Traditionally, parallel computers use either shared memory or a processor communication network (or both) to exchange information between the various processing units. The advantage of shared memory is that no additional hardware is required for it; the disadvantages are issues of synchronization and memory contention. Hence a widely explored alternative is the use of an ad-hoc processor communication networks connecting the processors. In general, from the perspective of performance a full communication network is the preferable network architecture. However when the number of processors is assumed to be very large this is unfeasible. For example for the case of  $\Theta(n)$ -processors of many commercial PRAM implementations the number of interconnects required would have been  $\Theta(n^2)$  which is prohibitive. Thus there was extensive study of alternative network topologies which reduced the complexity of the network while attempting to minimize the penalty in performance derived from the smaller network. Among the most successful such architectures we have the hypercube, the butterfly and the tori (see e.g. [18]).

We observe now that full processor communication network becomes a realistic possibility if the number of processors is  $O(\log n)$  or even possibly  $O(n^{\alpha})$  for some  $\alpha \ll 1/2$ . For example for a modest (by present standards) input size of 100,000,000 even  $n^{1/2}$  processors would require and impossible number of interconnects on the full graph. A network of  $O(\log n)$  processors on the other hand would require 300 interconnects which are well within the realm of current architectures.

#### 3.5 Buffer overflow

Aside from issues of network topology, in practice it is natural to assume that each processor can handle at most a small constant number of messages at once. If more than a constant number of processors send messages to a single processor, said messages would queue up at the receiving end for further processing. In this section we consider a natural communication model in which in each instruction cycle a processor may send a message to at most one other processor. In practice depending on the specific application the probability of collision may range anywhere from zero for the execution of independent threads to one for, say, a master processor serializing requests to some shared lock. As a compromise we model again this process as if the processors chose their

destination uniformly at random. Let p be the number of processors; then the maximum number of collisions observed at the most loaded buffer is  $O(\log p)$  with high probability [14]. If  $p = \Theta(n)$  then buffer handling can introduce delays of 20–100 instruction cycles. In this case even  $p = \Theta(n^{\alpha})$  for  $0 \le \alpha < 1$  might prove too costly. In contrast if we assume  $p = \Theta(\log n)$  the most congested buffer would contain  $O(\log \log n)$  elements which for all practical purposes is at most 6.
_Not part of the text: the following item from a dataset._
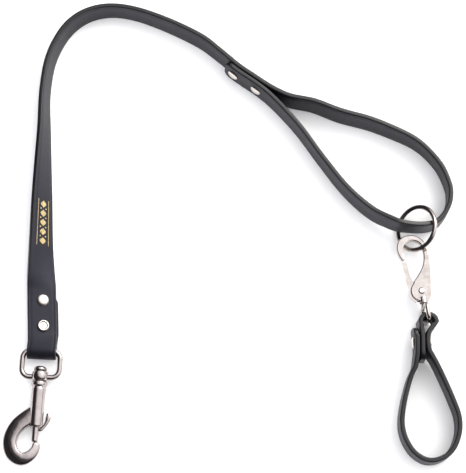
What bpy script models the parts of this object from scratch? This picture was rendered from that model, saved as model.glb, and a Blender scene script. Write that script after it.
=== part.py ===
"""Training leash: a riveted strap with a grip loop, a bolt snap, a ring, a gate clip and a finger tab.

Metres, +Z up. The leash lies on its edge on a flat surface at z = 0.
"""

import math

import bmesh
import bpy
from mathutils import Matrix, Vector

# Driving dimensions, in metres.
STRAP_WIDTH = 0.020
STRAP_THICKNESS = 0.0033
EDGE_CHAMFER = 0.0006
TIP_RADIUS = 0.005
LAYER_GAP = 0.0003
FOLD_SLACK = 0.0008
CLEARANCE = 0.0003
FLOOR_GAP = 0.0004
STATION_STEP = 0.005
TIGHT_STEP = 0.002

RIVET_CAP_RADIUS = 0.0041
RIVET_CAP_HEIGHT = 0.0013
RIVET_STEM_RADIUS = 0.0016

EYE_WIRE_RADIUS = 0.0019
EYE_SIDE_CLEARANCE = 0.0011
EYE_LENGTH = 0.0183
EYE_CORNER_RADIUS = 0.0055
HUB_RADIUS = 0.0057
HUB_LENGTH = 0.0068
STUD_RADIUS = 0.0027
STUD_HEAD_RADIUS = 0.0046
STUD_HEAD_HEIGHT = 0.0032
COLLAR_RADIUS = 0.0055
COLLAR_LENGTH = 0.0036
BARREL_RADIUS = 0.0048
BARREL_LENGTH = 0.0280
PLUNGER_RADIUS = 0.0022
PLUNGER_REACH = 0.0102
PLUNGER_TRAVEL = 0.0090
LEVER_ROOM = 0.0016
SPRING_WIRE_RADIUS = 0.00028
SPRING_TURNS = 7
HOOK_THICKNESS = 0.0064

RING_RADIUS = 0.775 * STRAP_WIDTH
USUAL_WIDTH = 0.020
RING_WIRE_RADIUS = 0.0016

CLIP_THICKNESS = 0.0044
CLIP_GATE_THICKNESS = 0.0018
CLIP_PIN_RADIUS = 0.0012
CLIP_EYE_WIRE_RADIUS = 0.0016
CLIP_EYE_LENGTH = 0.0108
CLIP_EYE_LEAD = 0.0034
CLIP_EYE_CORNER = 0.0030
CLIP_SWIVEL_X = 0.0006
CLIP_SWIVEL_END = 0.0012
CLIP_SWIVEL_RADIUS = 0.0030
CLIP_SHANK_RADIUS = 0.0012
CLIP_SHANK_HEAD_RADIUS = 0.0018
TAB_BIGHT_RADIUS = 0.0038

# Where the pieces lie on the surface.
SNAP_PLACE = (-0.1314, -0.0827)
SNAP_TURN = math.radians(-3)
RING_PLACE = (0.1278, 0.0026 + (STRAP_WIDTH - USUAL_WIDTH) / 5, 0.64 * STRAP_WIDTH)
RING_TILT = math.radians(39)
RING_HEADING = math.radians(16.5)
RING_PITCH = math.radians(14)
CLIP_PLACE = (0.1307, -0.0496)
CLIP_TURN = math.radians(8)
CLIP_PITCH = math.radians(-4)
BASE_CENTRE = (-0.0006, 0.0034)

# Worked out from the sizes above.
LAYER_STEP = STRAP_THICKNESS + LAYER_GAP
FOLD_RADIUS = EYE_WIRE_RADIUS + FOLD_SLACK + STRAP_THICKNESS / 2
SNAP_HEIGHT = max(FOLD_RADIUS + STRAP_THICKNESS / 2, COLLAR_RADIUS, HUB_RADIUS) + FLOOR_GAP
FOLD_LIFT = SNAP_HEIGHT + FOLD_RADIUS - STRAP_THICKNESS / 2
RIVET_LIFT = LAYER_STEP + RIVET_CAP_HEIGHT / 2
RING_UNDERPASS = 2 * RING_WIRE_RADIUS + 0.0014 + (STRAP_WIDTH - USUAL_WIDTH) / 8
CLIP_EYE_INSIDE = STRAP_WIDTH + 2 * CLEARANCE
CLIP_EYE_HEIGHT = CLIP_EYE_INSIDE / 2 + 2 * CLIP_EYE_WIRE_RADIUS + FLOOR_GAP
TAB_LIFT = CLIP_EYE_HEIGHT - STRAP_WIDTH / 2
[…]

## 3.6 Divide-and-Conquer Algorithms

Divide-and-Conquer algorithms are naturally suited for parallelization. Instances at the same level of the recursion tree are independent and can be scheduled to be executed in parallel. This is especially well suited for multi-threaded systems, as each recursive calls can simply be handled to a separate thread. This strategy requires no parallelization of the divide and combine phases of the recursion, which can be executed by each thread just as in the sequential algorithm. It has been shown that this easy parallelization yields optimal speedups for a large class of divide-and-conquer algorithms [12], but only for a bounded number of processors. Thus, in a system with a logarithmic or sublinear number of processors, obtaining the maximum possible speedup for this class of algorithms is simple and can be realized with a general strategy that is independent of the algorithm itself.

Consider a divide-and-conquer algorithm whose time complexity can be written as T(n) = aT(n/b) + f(n). The master theorem [11] yields the time bounds for a sequential execution of such an algorithm. A parallel version of this theorem can be obtained by analyzing the parallel time  $T_p(n)$  of an execution in which recursive calls are executed in parallel and scheduled with work-stealing [9] with a bounded number of processors [12]:

$$T_p(n) = \begin{cases} O(T(n)/p), & \text{if } f(n) = O(n^{\log_b(a) - \epsilon}) \text{ and } p = O(n^{\epsilon}) \\ O(T(n)/p), & \text{if } f(n) = \Theta(n^{\log_b a}) \text{ and } p = O(\log n) \\ \Theta(f(n)), & \text{if } f(n) = \Omega(n^{\log_b(a) + \epsilon}) \text{ and } af(n/b) \le cf(n), \text{ for some } c < 1 \text{ (Case 3)} \end{cases}$$

Optimal speedups are achieved in Cases 1 and 2 only for  $p = O(n^{\epsilon})$  for  $\epsilon > 0$ , and  $p = O(\log n)$ , respectively. In Case 3, the time is dominated by the sequential divide and conquer time f(n) at the top of the recursion [12].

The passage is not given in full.